All four inmates who have sued have asked the federal court in Macon to treat their suits as a class action so any resolution that benefits Gumm would apply to all the men housed in the isolation unit.
Haney also wrote in the released excerpt: “The unusually severe and deprived conditions, practices and procedures that exist at (the SMU), the uncertainty prisoners experience over whether and how they can obtain or hasten their release, the very long duration of the SMU sentences that prisoners are required to serve and the disproportionate number of mentally ill prisoners who are housed in this unit represent a truly toxic and extremely dangerous combination of factors and forces.’ Dr. Haney also offers the dire warning that that individuals now in the SMU remain ‘at grave risk of harm,’ which ‘may be irreversible and even fatal.’”
The Department of Corrections declined to comment on pending litigation.
But even as the two sides compile evidence and depose witnesses, Geraghty has asked the state Department of Corrections to make some immediate changes to the isolation unit. She asked to increase the time inmates are allowed out of their cells and to limit inmate stays inside the two most restrictive wings to 14 days. She also asked that all inmates inside the special unit undergo psychological evaluations and that those already suffering “adverse psychological effects” be removed.
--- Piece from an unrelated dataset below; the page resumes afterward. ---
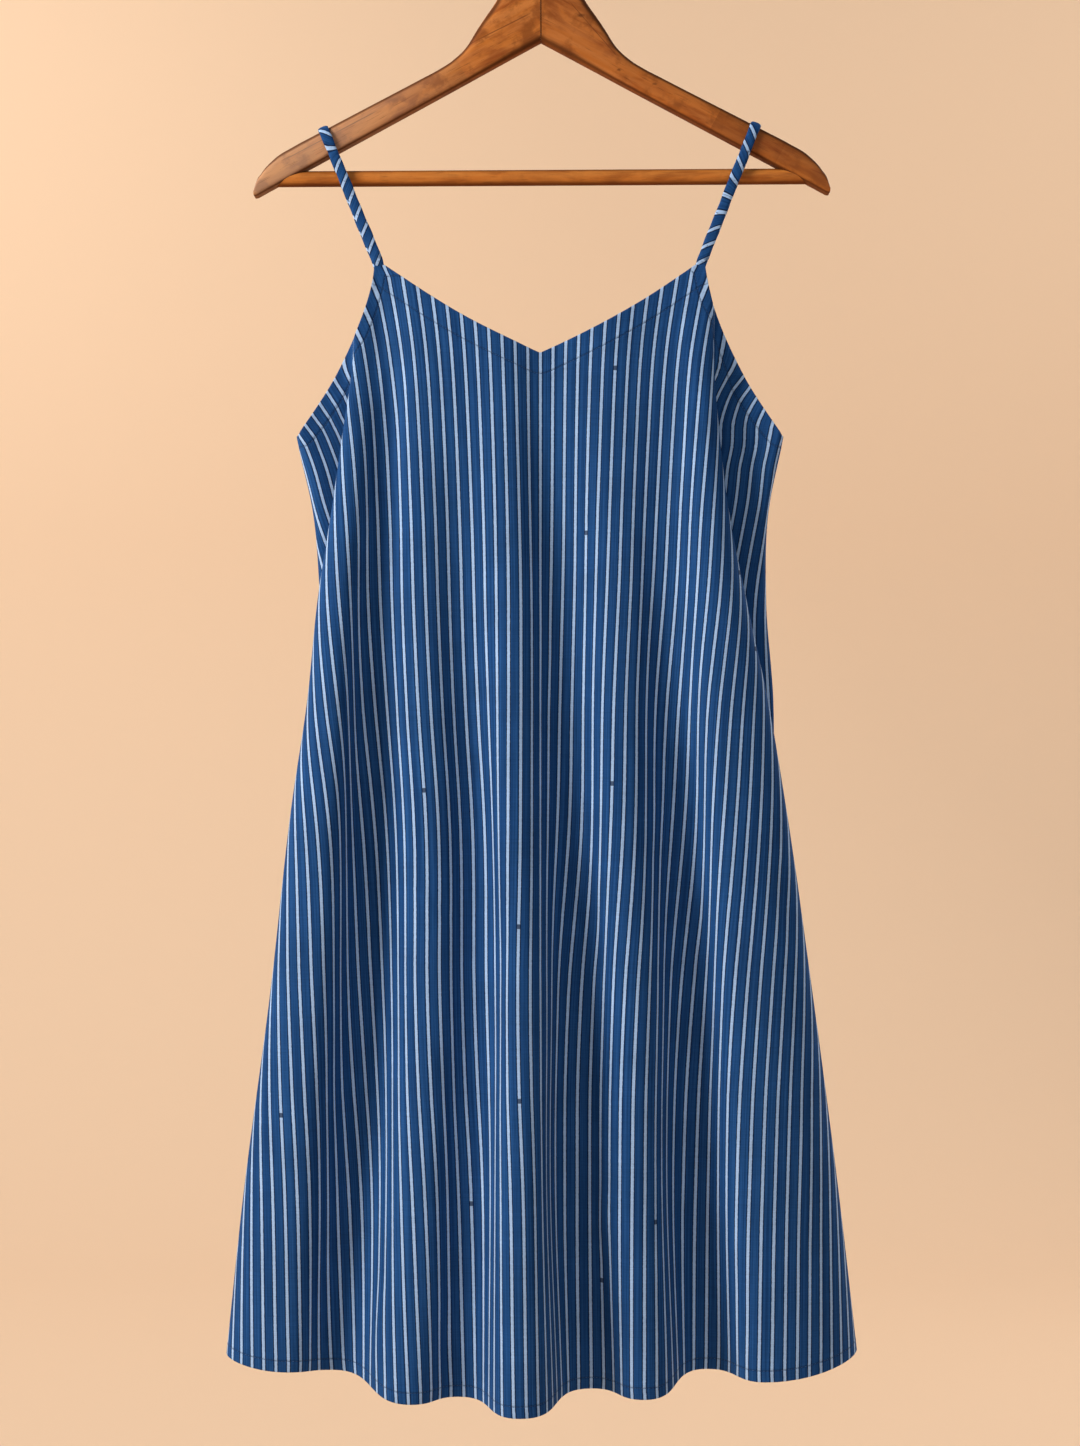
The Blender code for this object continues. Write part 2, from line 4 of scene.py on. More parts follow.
import bpy
import numpy as np
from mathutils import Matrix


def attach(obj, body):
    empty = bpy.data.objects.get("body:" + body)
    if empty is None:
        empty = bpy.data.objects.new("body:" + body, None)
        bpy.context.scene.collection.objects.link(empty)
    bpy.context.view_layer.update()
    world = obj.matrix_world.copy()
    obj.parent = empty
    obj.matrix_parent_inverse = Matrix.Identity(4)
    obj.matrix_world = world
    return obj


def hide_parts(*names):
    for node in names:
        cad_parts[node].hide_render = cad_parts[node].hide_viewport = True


# A pinstriped cotton camisole dress that hangs by its straps on a wooden hanger. Sizes are in
# millimetres unless a name ends in _m, and become metres where a mesh is made. X runs left to right
# as seen from the front, the front faces -Y, +Z is up, and the origin is the inside top of the hook.
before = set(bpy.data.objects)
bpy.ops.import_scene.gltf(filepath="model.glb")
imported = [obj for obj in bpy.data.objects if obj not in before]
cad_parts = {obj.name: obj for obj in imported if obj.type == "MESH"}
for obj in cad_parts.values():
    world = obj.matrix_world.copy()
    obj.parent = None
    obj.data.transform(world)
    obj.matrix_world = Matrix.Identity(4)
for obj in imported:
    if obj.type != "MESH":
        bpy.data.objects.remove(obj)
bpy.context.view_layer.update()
scene = bpy.context.scene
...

The prison system uses a "tier program," to assign various degrees of isolation to discipline trouble inmates. The "special management unit" (SMU) was meant for almost 200 of the prison's most dangerous inmates. Cell doors are solid metal and have small, grated windows that are blocked by a sliding metal cover.
After he was implicated in an escape attempt plot at Telfair State Prison, Gumm spent more than seven years in a 7-foot by 13-foot cell in the special unit with no outside air or sunlight.
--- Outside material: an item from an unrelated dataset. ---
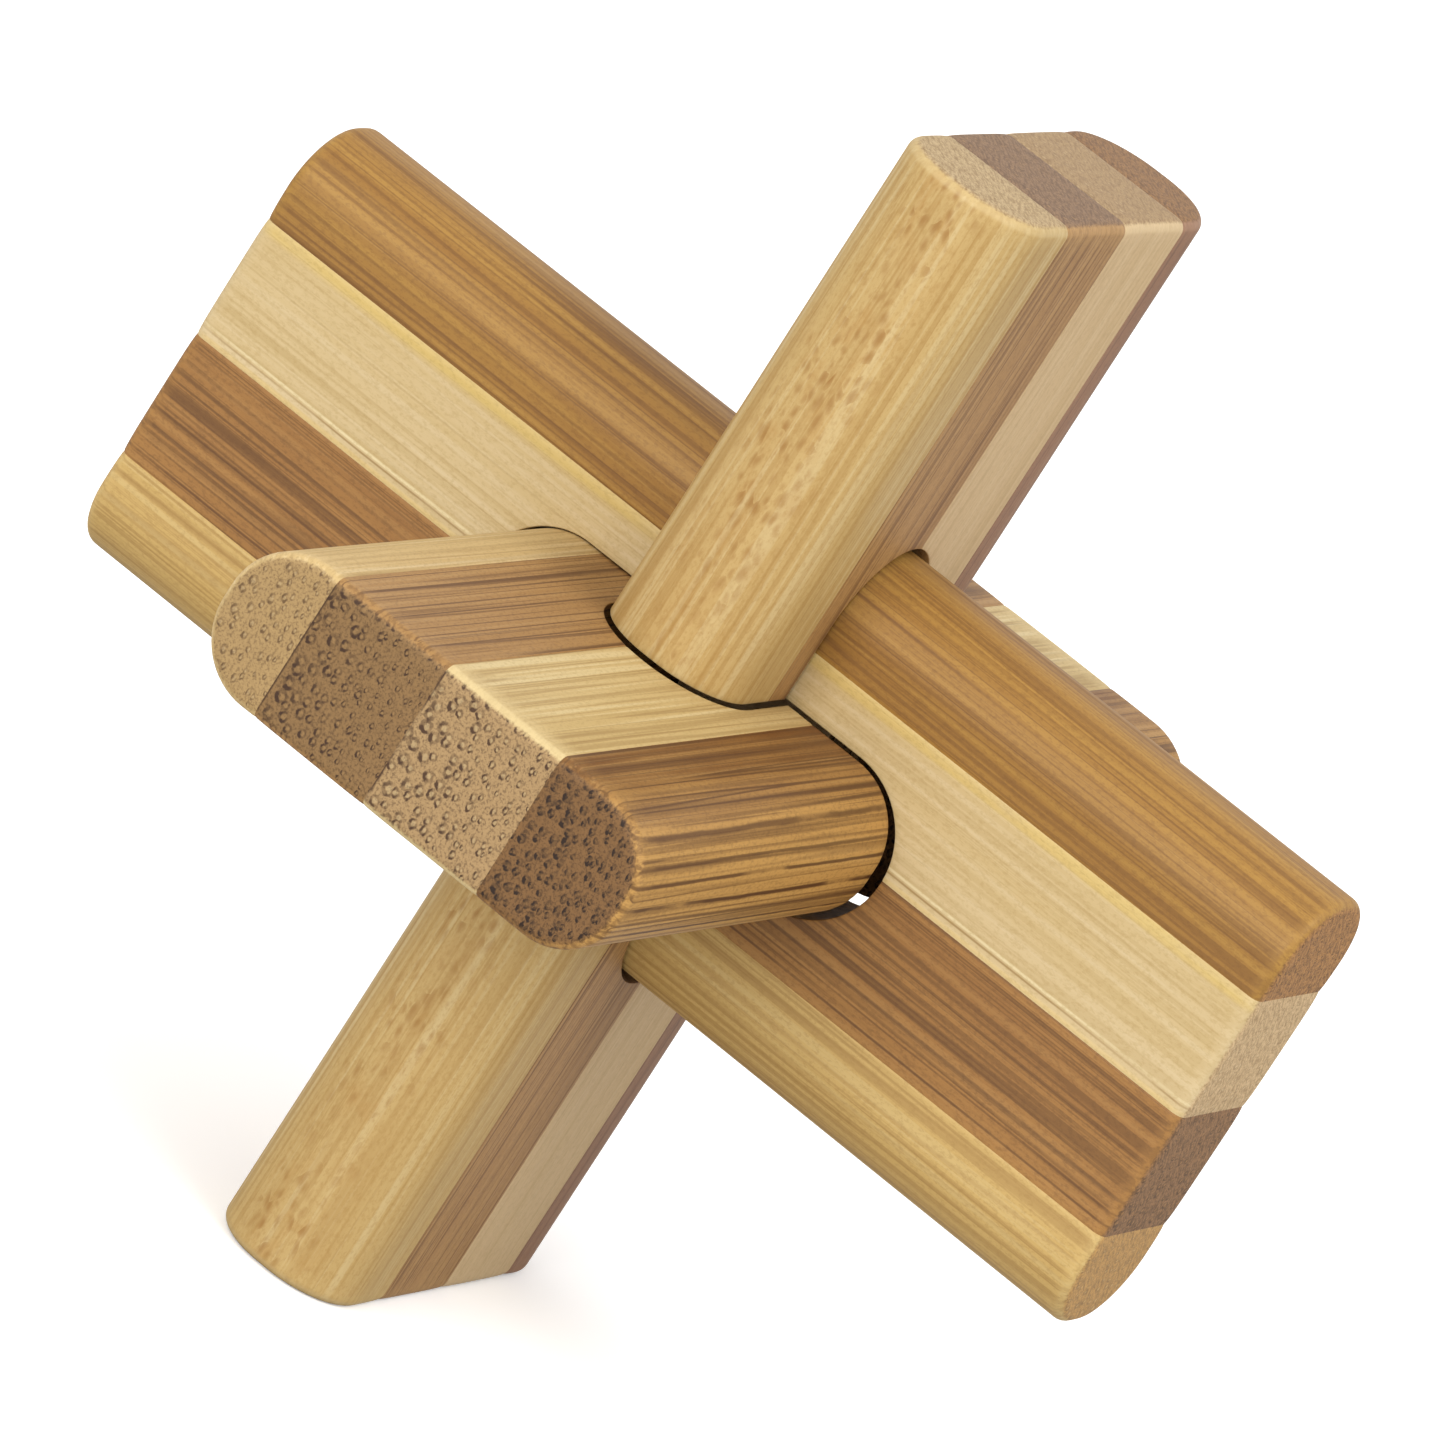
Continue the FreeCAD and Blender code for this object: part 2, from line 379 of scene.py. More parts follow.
def stripObject(name, boardName, low, high, ends, opening):
    strip = planStrip(boards[boardName], low, high, ends, opening)
    work = closeStrip(upperSheet(strip))
    sandAndTurn(work, boardName)
    for face in work.faces:
        face.smooth = True
    bmesh.ops.recalc_face_normals(work, faces=work.faces)
    mesh = bpy.data.meshes.new(name)
    work.to_mesh(mesh)
    work.free()
    mesh.set_sharp_from_angle(angle=math.radians(boardShape["sharpAngle"]))
    detail = bpy.data.objects.new(name, mesh)
    bpy.context.scene.collection.objects.link(detail)
    evenShading = detail.modifiers.new("even shading", "WEIGHTED_NORMAL")
    evenShading.keep_sharp = True
    return detail


# shader building blocks


def colour(text):
    # "#c8a060" to the linear colour the shaders work in
    parts = [int(text[i:i + 2], 16) / 255 for i in (1, 3, 5)]
    return [c / 12.92 if c < 0.04045 else ((c + 0.055) / 1.055) ** 2.4 for c in parts] + [1.0]


def newGroup(name, inputs, outputs):
    group = bpy.data.node_groups.new(name, "ShaderNodeTree")
    for label, kind, value in inputs:
        socket = group.interface.new_socket(label, in_out="INPUT", socket_type="NodeSocket" + kind)
        if value is not None:
            socket.default_value = value
    for label in outputs:
        group.interface.new_socket(label, in_out="OUTPUT", socket_type="NodeSocketFloat")
    return group, group.nodes.new("NodeGroupInput").outputs, group.nodes.new("NodeGroupOutput").inputs


def useGroup(tree, group, **values):
    node = tree.nodes.new("ShaderNodeGroup")
    node.node_tree = group
    for label, value in values.items():
        feed(tree, node.inputs[label.replace("_", " ")], value)
    return node.outputs


def feed(tree, socket, value):
    if isinstance(value, bpy.types.NodeSocket):
        tree.links.new(value, socket)
    else:
        socket.default_value = value


def maths(tree, operation, a, b=None, c=None, clamp=False):
    node = tree.nodes.new("ShaderNodeMath")
    node.operation = operation
    node.use_clamp = clamp
    for i, value in enumerate((a, b, c)):
        if value is not None:
            feed(tree, node.inputs[i], value)
    return node.outputs[0]


def vectorMaths(tree, operation, a, b=None, scale=None):
    node = tree.nodes.new("ShaderNodeVectorMath")
    node.operation = operation
    feed(tree, node.inputs[0], a)
    if b is not None:
        feed(tree, node.inputs[1], b)
    if scale is not None:
        feed(tree, node.inputs["Scale"], scale)
    return node.outputs["Value" if operation in ("LENGTH", "DOT_PRODUCT") else "Vector"]


def ramp(tree, value, start, end, low=0.0, high=1.0):
    # soft step: low at start, high at end
    node = tree.nodes.new("ShaderNodeMapRange")
    node.interpolation_type = "SMOOTHSTEP"
    feed(tree, node.inputs["Value"], value)
    feed(tree, node.inputs["From Min"], start)
    feed(tree, node.inputs["From Max"], end)
    feed(tree, node.inputs["To Min"], low)
    feed(tree, node.inputs["To Max"], high)
    return node.outputs["Result"]


def blendColour(tree, share, a, b):
    node = tree.nodes.new("ShaderNodeMix")
    node.data_type = "RGBA"
    factor, first, second = node.inputs[0], node.inputs[6], node.inputs[7]  # its colour sockets
    feed(tree, factor, share)
    feed(tree, first, a)
    feed(tree, second, b)
    return node.outputs[2]


def tint(tree, below, mask, amount, text):
    # a colour laid over the one below where the mask is
    return blendColour(tree, maths(tree, "MULTIPLY", mask, amount), below, colour(text))


def split(tree, vector):
    node = tree.nodes.new("ShaderNodeSeparateXYZ")
    feed(tree, node.inputs[0], vector)
    return node.outputs[0], node.outputs[1], node.outputs[2]


def join(tree, x, y, z):
    node = tree.nodes.new("ShaderNodeCombineXYZ")
    for socket, value in zip(node.inputs, (x, y, z)):
        feed(tree, socket, value)
    return node.outputs[0]


def noiseField(tree, vector, scale, detail, roughness=0.5):
    node = tree.nodes.new("ShaderNodeTexNoise")
    feed(tree, node.inputs["Vector"], vector)
    feed(tree, node.inputs["Scale"], scale)
    node.inputs["Detail"].default_value = detail
    node.inputs["Roughness"].default_value = roughness
    return node.outputs


def scatter(tree, vector, scale, randomness=1.0):
    # points scattered over a plane: the way from the nearest one, and three chances it draws
    node = tree.nodes.new("ShaderNodeTexVoronoi")
    node.voronoi_dimensions = "2D"
    feed(tree, node.inputs["Vector"], vector)
    feed(tree, node.inputs["Scale"], scale)
    node.inputs["Randomness"].default_value = randomness
    away = vectorMaths(tree, "SUBTRACT", vector, node.outputs["Position"])
    return away, split(tree, node.outputs["Color"])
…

Although he was later cleared in the escape attempt, for a long while, Gumm remained in SMU where he had no contact with anyone other than a correctional officer who slid a food tray through a slot in the metal door.
After the first 90 days, SMU inmates can leave their cells for extremely limited periods of time, Gumm’s lawsuit said.
“Phases” of SMU allow inmates slightly more freedom, such as four 15-minute phone calls a month, out-of-cell showers while still handcuffed and shackled or time in an exercise pen twice a week. SMU inmates initially get no visitors though they can eventually earn “no contact” visits with family.
Five months after Gumm filed his lawsuit, armed robber and kidnapper Fred Dalton Brooks brought his own complaint, making the same allegations. Brooks had been in SMU almost 3 1/2 years when he filed his suit in July 2015.
Inmate Tamarkus Wright, serving life for armed robbery, filed his handwritten suit in November 2016, more than four years after he was placed in SMU.
An attorney for Miguel Jackson, in prison until 2048 for armed robbery, filed a federal lawsuit in Macon last January, alleging the inmate he was placed in SMU seven years earlier in retaliation for filing a lawsuit accusing officers of beating him.
Facts on the Georgia Diagnostic prison:
- The Georgia Diagnostic and Classification Prison is a "close security" facility that holds almost 2,500 inmates near Jackson and just 50 miles south of Atlanta.
- It's where inmates entering the prison system are initially housed until they can receive a permanent assignment. It is also where Georgia's Death Row is located and where lethal injections are carried out.
- GDCP is the only prison with a special management unit. Eight other facilities have similar but less-restrictive units for troubled inmates — the Georgia State Prison at Reidsville and Hays, Hancock Macon, Valdosta, Telfair, Smith and Ware State Prisons.